## Exercise objective
Reproduce the listing below in its entirety. Change nothing.

## Supplied material
_ _ _ _

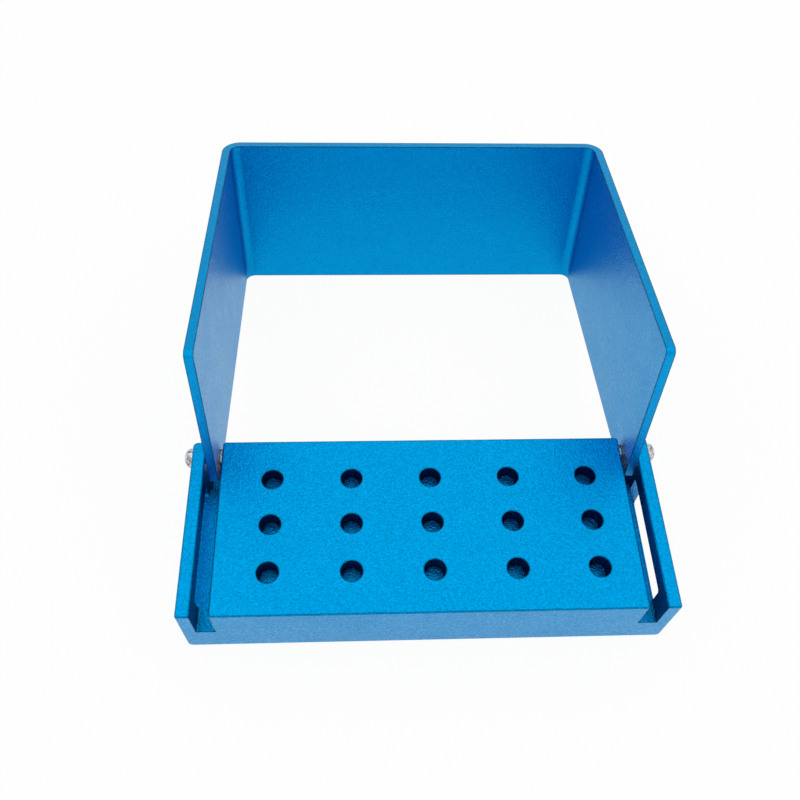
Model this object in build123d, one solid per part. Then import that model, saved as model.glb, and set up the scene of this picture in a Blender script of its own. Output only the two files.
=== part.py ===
from build123d import *
from math import asin, atan2, degrees, hypot
import os

# Dental bur block: a drilled base with a hinged cover, shown with the cover laid back.
# Millimetres. X runs along the block, +Y to the hinge side, +Z up.
# The origin is the middle of the base's underside.

# Base block
base_width = 58.0
base_depth = 22.8
base_height = 9.9
end_bottom_radius = 0.7  # long bottom edges of the two ends
front_corner_radius = 0.3  # upright edges at the front of the base
back_corner_radius = 0.6  # upright edges at the back of the base
block_corner_radius = 0.35  # upright edges of the drilled block, beside the slots
edge_break = 0.12  # small bevel along the top edges

# End rails, and the slots that take the flanges of the cover
rail_thickness = 1.65
slot_depth = 5.0
hinge_pocket_from_back = 4.2  # length of slot, at the hinge end, that is milled deeper
hinge_pocket_drop = 1.5

# Finger window milled through each rail, open into the slot behind it.
# The left one stops level with the slot floor, and the right one runs on down.
window_from_front = 2.8
window_from_back = 4.8
window_bar = 2.3  # rail left standing above the window
right_window_sill = 0.6  # rail left standing below the right window
window_corner_radius = 0.5

# Bur holes, in columns along X and rows along Y
hole_columns = 5
hole_rows = 3
column_pitch = 9.76
row_pitch = 6.08
pattern_shift_right = 0.7  # the whole pattern sits a little off the middle
pattern_shift_front = 0.1
shank_diameter = 2.35
shank_clearance = 0.125  # all round
hole_depth = 2.4
hole_floor_bevel = 0.2
hole_mouth_bevel = 0.06

# Cover, bent from sheet into a channel that is open at the front and the back
sheet_thickness = 1.1
cover_height = 43.2  # over all, from the flange ends to the outside of the web
bend_inner_radius = 1.3
flange_front_radius = 0.8
flange_side_clearance = 0.6  # flange to rail
flange_inner_gap = 0.4  # flange to drilled block
flange_floor_clearance = 0.15  # flange end to slot floor, with the cover shut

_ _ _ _

## Complete answer
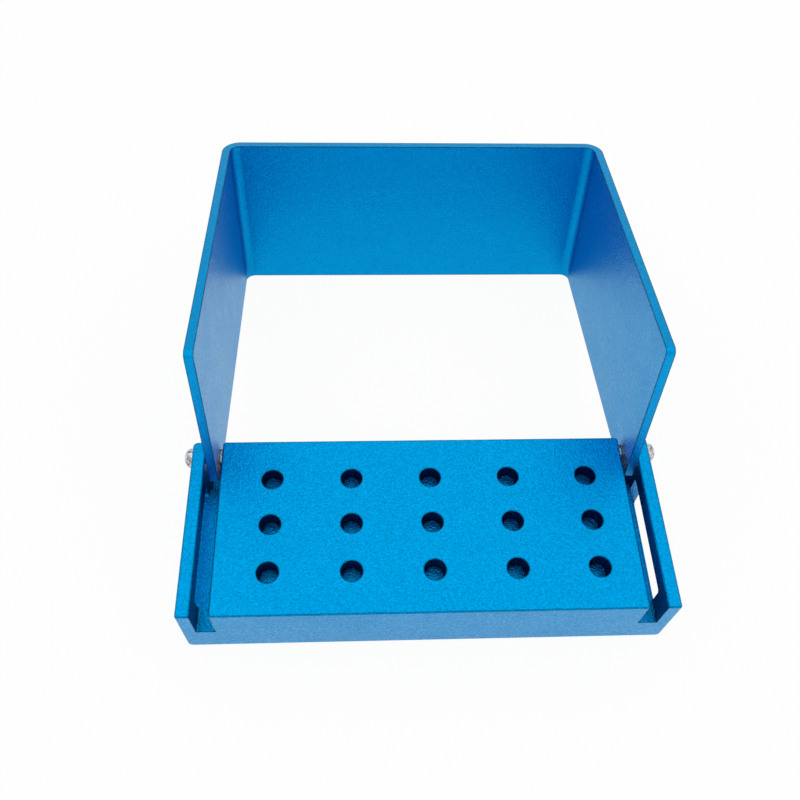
Model this object in build123d, one solid per part. Then import that model, saved as model.glb, and set up the scene of this picture in a Blender script of its own. Output only the two files.
=== part.py ===
from build123d import *
from math import asin, atan2, degrees, hypot
import os

# Dental bur block: a drilled base with a hinged cover, shown with the cover laid back.
# Millimetres. X runs along the block, +Y to the hinge side, +Z up.
# The origin is the middle of the base's underside.

# Base block
base_width = 58.0
base_depth = 22.8
base_height = 9.9
end_bottom_radius = 0.7  # long bottom edges of the two ends
front_corner_radius = 0.3  # upright edges at the front of the base
back_corner_radius = 0.6  # upright edges at the back of the base
block_corner_radius = 0.35  # upright edges of the drilled block, beside the slots
edge_break = 0.12  # small bevel along the top edges

# End rails, and the slots that take the flanges of the cover
rail_thickness = 1.65
slot_depth = 5.0
hinge_pocket_from_back = 4.2  # length of slot, at the hinge end, that is milled deeper
hinge_pocket_drop = 1.5

# Finger window milled through each rail, open into the slot behind it.
# The left one stops level with the slot floor, and the right one runs on down.
window_from_front = 2.8
window_from_back = 4.8
window_bar = 2.3  # rail left standing above the window
right_window_sill = 0.6  # rail left standing below the right window
window_corner_radius = 0.5

# Bur holes, in columns along X and rows along Y
hole_columns = 5
hole_rows = 3
column_pitch = 9.76
row_pitch = 6.08
pattern_shift_right = 0.7  # the whole pattern sits a little off the middle
pattern_shift_front = 0.1
shank_diameter = 2.35
shank_clearance = 0.125  # all round
hole_depth = 2.4
hole_floor_bevel = 0.2
hole_mouth_bevel = 0.06

# Cover, bent from sheet into a channel that is open at the front and the back
sheet_thickness = 1.1
cover_height = 43.2  # over all, from the flange ends to the outside of the web
bend_inner_radius = 1.3
flange_front_radius = 0.8
flange_side_clearance = 0.6  # flange to rail
flange_inner_gap = 0.4  # flange to drilled block
flange_floor_clearance = 0.15  # flange end to slot floor, with the cover shut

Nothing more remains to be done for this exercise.